#### DATASET SECTION

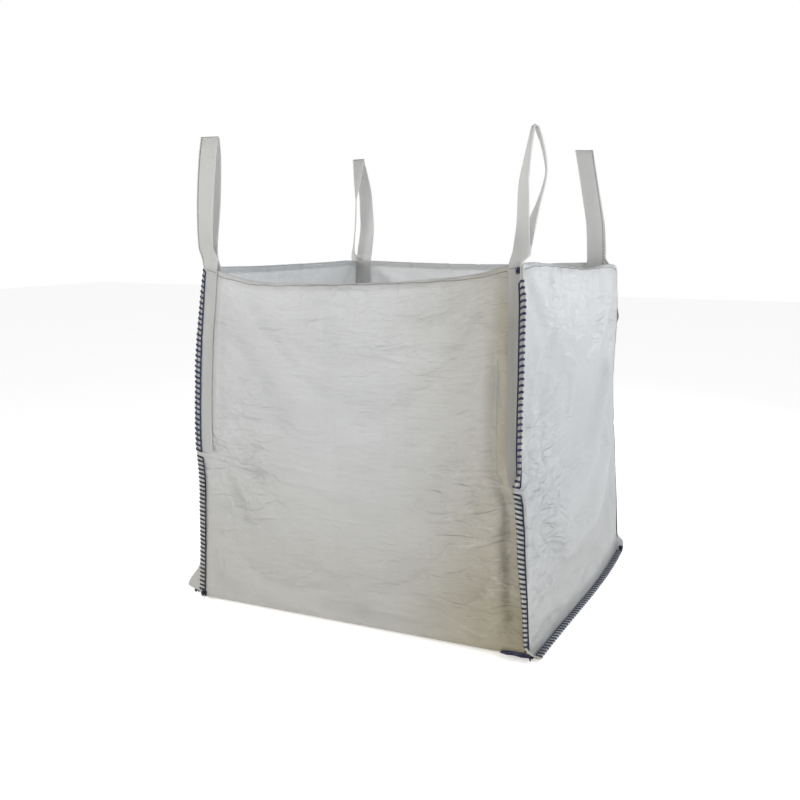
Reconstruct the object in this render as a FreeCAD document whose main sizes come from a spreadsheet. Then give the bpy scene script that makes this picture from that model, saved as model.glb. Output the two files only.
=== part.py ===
import FreeCAD, Part
import math
import os
import Sketcher

# Open-top woven bulk bag, in millimetres. One long cloth makes the front wall, the base and the
# back wall. Two side panels are sewn into it with fins that stand outwards. Each corner has one
# webbing strap: a tail sewn to each face of the wall and a loop that stands above the rim.
# Frame: +Z up, origin at the centre of the underside, front wall towards -Y.

DIMENSIONS = {
    "bag_width": 900,
    "bag_depth": 900,
    "bag_height": 900,
    "top_inset": 22,  # how far each wall leans in by the time it reaches the rim
    "cloth": 2,
    "layer_gap": 0.3,
    "fold_radius": 30,
    "fin_width": 24,
    "hem_depth": 16,
    "hem_end": 104,  # the hem's second layer stops this far from a corner, beside the webbing
    "thread": 1.5,
    "stitch_band": 16,
    "hem_thread": 1.2,
    "web_width": 52,
    "web_thick": 2.5,
    "tail_length": 480,
    "tail_over": 2,  # how far the tails reach above the rim
    "outer_tail_edge": 24,
    "inner_tail_edge": 2,
    "hinge_rise": 10,
    "hinge_clear": 3,
    "loop_height": 335,
    "bulge_outer": 15,
    "bulge_inner": 28,
    "eye_start": 14,
    "crown_thick": 6,
    "neck_front_left": 100,
    "neck_front_right": 104,
    "neck_back_left": 42,
    "neck_back_right": 100,
    "twist_front_left": 15,
    "twist_front_right": -30,
    "twist_back_left": -22,
    "twist_back_right": 22,
    "inward_front_left": 4,  # how far the loop's middle is from the corner, along the wall
    "inward_front_right": 4,
    "inward_back_left": 4,
    "inward_back_right": 44,
}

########

INSTRUCTIONS FOR THE TASK
Look at the material above and copy, word for word, its lines from the first through the one containing "import Sketcher".

RIGHT ANSWER
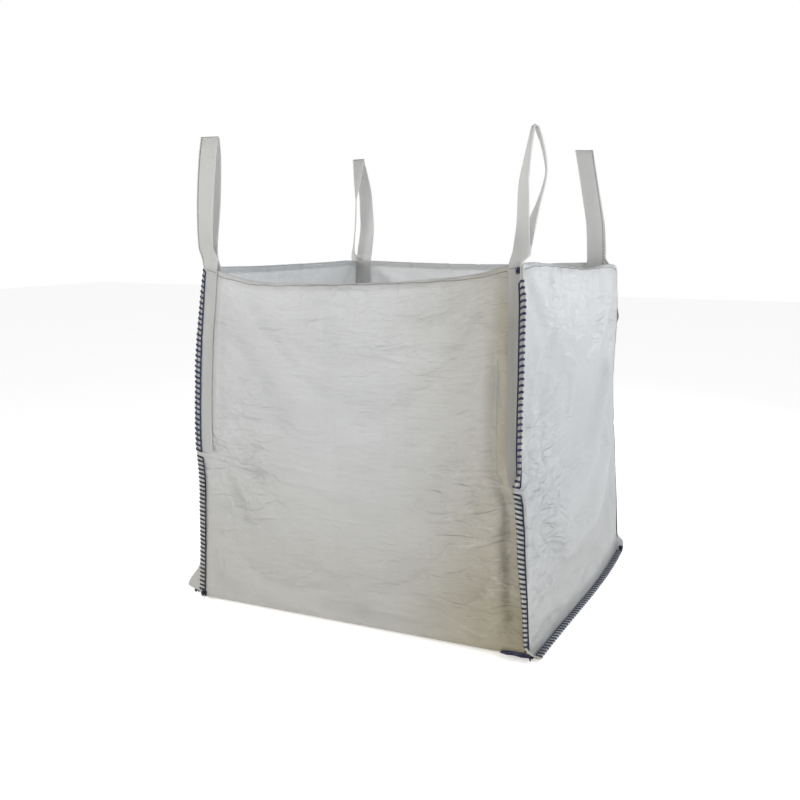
Reconstruct the object in this render as a FreeCAD document whose main sizes come from a spreadsheet. Then give the bpy scene script that makes this picture from that model, saved as model.glb. Output the two files only.
=== part.py ===
import FreeCAD, Part
import math
import os
import Sketcher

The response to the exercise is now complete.